From the Clinical Research Centers

Developmentally Delimited Emergence of More Orderly Luteinizing Hormone and Testosterone Secretion during Late Prepuberty in Boys1

J. D. Veldhuis, S. M. Pincus2, R. Mitamura, K. Yano, N. Suzuki, Y. Ito, Y. Makita and A. Okuno

Division of Endocrinology, Department of Internal Medicine, General Clinical Research Center, University of Virginia School of Medicine (J.D.V.), Charlottesville, Virginia 22908-0202; and Department of Pediatrics, Asahikawa Medical College (R.M., K.Y., N.S., Y.I., Y.M., A.O.), Asahikawa 078-8510, Japan

Address all correspondence and requests for reprints to: Dr. J. D. Veldhuis, Division of Endocrinology, Department of Internal Medicine, P.O. Box 800202, University of Virginia School of Medicine, Charlottesville, Virginia 22908-0202. E-mail: jdv{at}virginia.edu

To quantitate changing feedback control in the GnRH-LH/FSH-testosterone axis in male puberty, we here quantitate the orderliness of hormone release patterns using the regularity (pattern-sensitive) statistic, approximate entropy (ApEn), in 46 eugonadal boys representing 6 genitally defined stages of normal puberty. ApEn is a single variable, model-free, and scale-independent barometer of coordinate signaling or integrative regulation within a coupled neuroendocrine axis. Accordingly, we quantitated ApEn of LH profiles obtained by immunofluorometric assay of sera sampled every 20 min for 24 h. LH ApEn declined remarkably between early prepuberty (genital stage I-A: mean bone age, 4.6 ± 1.6 yr; testis volume, <3 mL for at least 3 succeeding yr) and late prepuberty (genital stage I-C: bone age, 8.7 ± 1.8 yr; testis volume, <3 mL for up to 1 yr thereafter; P = 0.00019), which indicates the acquisition of more regular LH release patterns in late prepuberty. Maximal LH orderliness occurred in puberty stage II (bone age, 10.7 ± 1.0 yr; testis volume, 2.8 ± 0.4 mL). The LH secretory process was more disorderly in mid- and later puberty (Tanner stages III and IV). Transpubertal variations in testosterone ApEn manifested a similar tempo, i.e. the greatest regularity of testosterone secretion (lowest ApEn) emerged in Tanner genital stage II (P < 10-7), with less orderly patterns evident both earlier and later in sexual development. In contrast, FSH ApEn values remained invariant of pubertal status. Analysis of bihormonal coupling using the theoretically related bivariate cross-ApEn statistic disclosed maximal 2-hormone synchrony for LH and testosterone secretion in genital stage II (P = 0.031), with relative deterioration of coordinate LH and testosterone release patterns both before and after. LH and FSH release became maximally synchronous at the end of prepuberty (genital stage I-C; P = 0.029), and FSH and testosterone synchrony peaked in pubertal stage III (P = 0.037). As mean 24-h serum concentrations of LH, FSH, and testosterone rose transpubertally by 35-fold (LH), 68-fold (FSH), and 70-fold (testosterone), respectively, we infer that pubertal developmental stage per se rather than level of hormone output dictates coordinate GnRH-LH/FSH-testosterone secretion.
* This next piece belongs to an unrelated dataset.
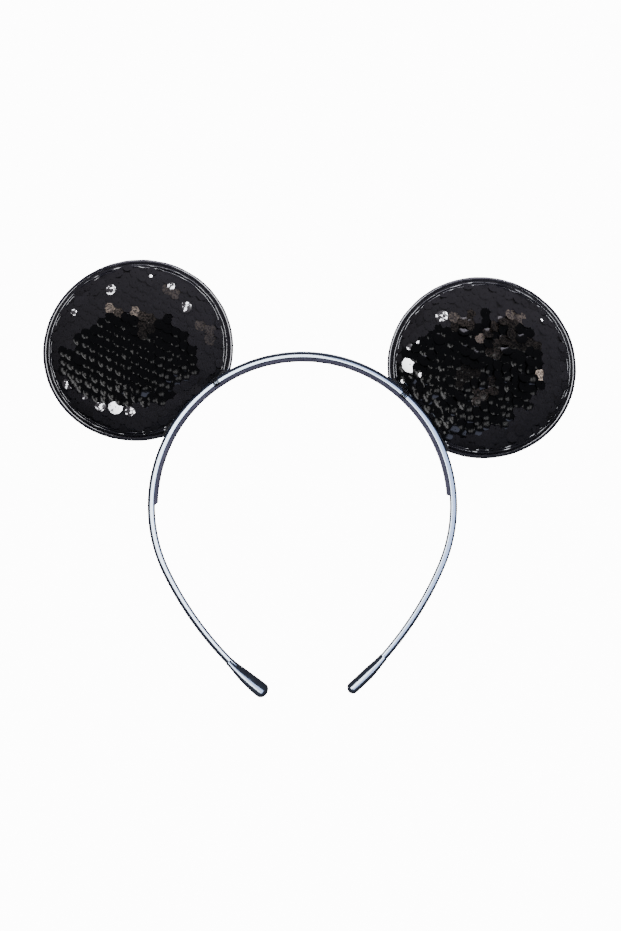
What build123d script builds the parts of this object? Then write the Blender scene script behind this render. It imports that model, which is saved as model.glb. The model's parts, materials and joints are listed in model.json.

In summary, in eugonadal boys, the regularity of 24-h LH and testosterone secretory patterns undergoes well defined pubertal stage-specific control. No sexually developmentally delimited regulation is inferable for FSH. The concept of temporally biphasic puberty-dependent variations in neurohormone secretory regularity contrasts with the unidirectional rise in daily hormone output. Accordingly, we infer that late prepuberty and early puberty (Tanner genital stages IC and II) embody a physiologically unique sexual developmental window, marked by transiently enhanced LH and testosterone feedback stability in boys. Whether analogous plasticity of hypothalamo-pituitary-gonadal interactions unfolds during female adolescence is not known.